LM Investment Management Ltd v Whyte (No 3)

 

[2019] QSC 257

 

SUPREME COURT OF QUEENSLAND

 

CITATION:

LM Investment Management Limited & Anor v Whyte [2019] QSC 257

PARTIES:

JOHN RICHARD PARK AND GINETTE DAWN MULLER AS LIQUIDATORS OF LM INVESTMENT MANAGEMENT LIMITED (IN LIQUIDATION) (RECEIVERS APPOINTED) ACN 077 208 461 THE RESPONSIBLE ENTITY OF THE LM FIRST MORTAGE INCOME FUND ARSN 089 343 288

(First Applicant)

AND

LM INVESTMENT MANAGEMENT LIMITED (IN LIQUIDATION) (RECEIVERS APPOINTED) ACN 077 208 461 THE RESPONSIBLE ENTITY OF THE LM FIRST MORTAGE INCOME FUND ARSN 089 343 288
(Second Applicant)

v  

DAVID WHYTE AS THE PERSON APPOINTED TO SUPERVISE THE WINDING UP OF THE LM FIRST MORTGAGE INCOME FUND ARSN 089 343 288 PURSUANT TO SECTION 601NF OF THE CORPORATIONS ACT 2001

(First Respondent)

AND

SAID JAHANI IN HIS CAPACITY AS RECEIVER AND MANAGER OF THE ASSETS, UNDERTAKINGS, RIGHTS AND INTERESTS OF LM INVESTMENT MANAGEMENT LIMITED (IN LIQUIEDATION) (RECEIVERS AND MANAGERS APPOINTED) ACN 077 208 461 AS THE RESPONSIBLE ENTITY OF THE LM CURRENCY PROTECTED AUSTRLAIAN INCOME FUND ARSN 110 247 875 AND THE LM INSTITUTIONAL CURRENCY PROTECTED AUSTRALIAN INCOME FUND ARSN 122 052 868

(Second Respondent)

FILE NO/S:

BS No 3508 of 2015

DIVISION:

Trial Division

PROCEEDING:

Applications for costs

ORIGINATING COURT:

Supreme Court at Brisbane

DELIVERED ON:

17 October 2019

DELIVERED AT:

Brisbane

HEARING DATE:

Written submissions

JUDGE:

Jackson J

ORDERS:

On the application filed 17 July 2018 the order of the Court is that:

  1. In the event that GST is not assessed on some or all of the amounts ordered to be paid to the first applicant from the FMIF by the orders made on 2 October 2019, or, having been assessed, in the event that the first applicant later receives a decreasing adjustment, a refund or other credit on the basis that he was not in fact liable to be assessed on that amount (in whole or in part), the first applicant is to account to the FMIF for the GST included in the amounts ordered to be paid by these orders to that extent.
  2. The costs of the application be assessed on the indemnity basis and paid from the property of the AIF, FMIF and ASPF in equal (one third) shares.

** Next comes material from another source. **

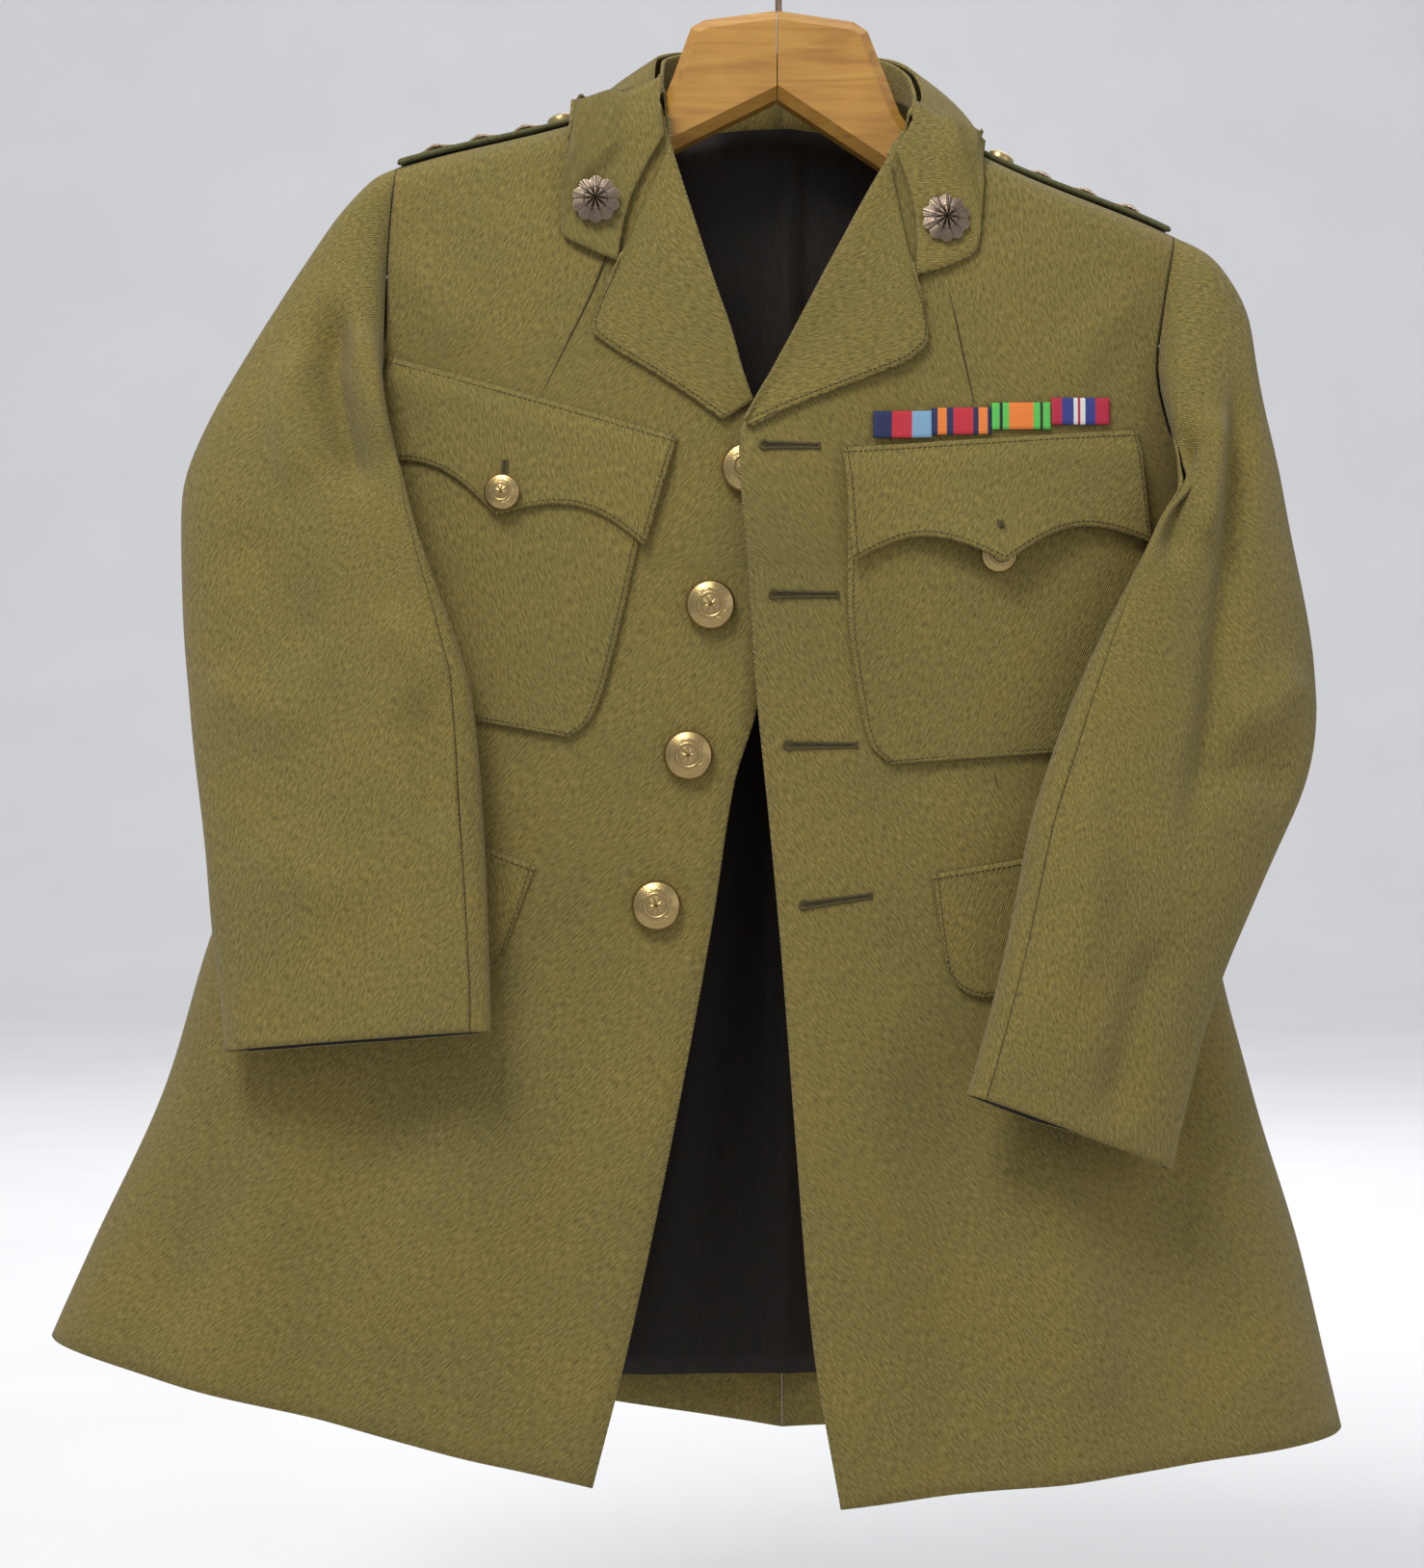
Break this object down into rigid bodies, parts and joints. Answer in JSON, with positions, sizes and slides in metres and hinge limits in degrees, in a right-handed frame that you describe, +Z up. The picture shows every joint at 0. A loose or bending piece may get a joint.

On the application filed 10 October 2018 the order of the Court is that:

  1. The first respondent’s costs of the application be assessed on the indemnity basis and paid from the scheme property of the LM First Mortgage Income Fund.

CATCHWORDS:

PROCEDURE – CIVIL PROCEEDINGS IN STATE AND TERRITORY COURTS – COSTS – INDEMNITY COSTS – RELEVANT CONSIDERATIONS GENERALLY – Whether it was appropriate to reduce the liquidator’s costs by reference to a percentage of the liquidator’s assessed costs of the application attributable to Corporate Remuneration – Whether costs are to be assessed on the indemnity basis

Aion Corporation Pty Ltd v Yolla Holdings Pty Ltd & Anor [2013] QSC 216, cited

LM Investment Management Limited & Anor v Whyte [2019] QSC 233, cited

LM Investment Management Limited & Anor v Whyte [2019] QSC 245, cited

Primespace Property Investment Limited (in liquidation) [2016] NSWSC 1821, cited

Uniform Civil Procedure Rules 1999 (Qld), rr 681, 684, 687

COUNSEL:

J Peden QC for the applicants

D Ananian-Cooper for the respondent

P Ahern for Trilogy Funds Management Ltd

SOLICITORS:

Russells for the applicants

Tucker & Cowen for the respondent

Squire Patton Boggs for Trilogy Funds Management Ltd

JACKSON J:

  1. [1]
    Following delivery of the decisions and orders made in LM Investment Management Limited & Anor v Whyte[1] (“Second Directions application and Interim Distribution application”) and LM Investment Management Limited & Anor v Whyte[2] (“Second Remuneration application”) the parties made written submissions as to costs. 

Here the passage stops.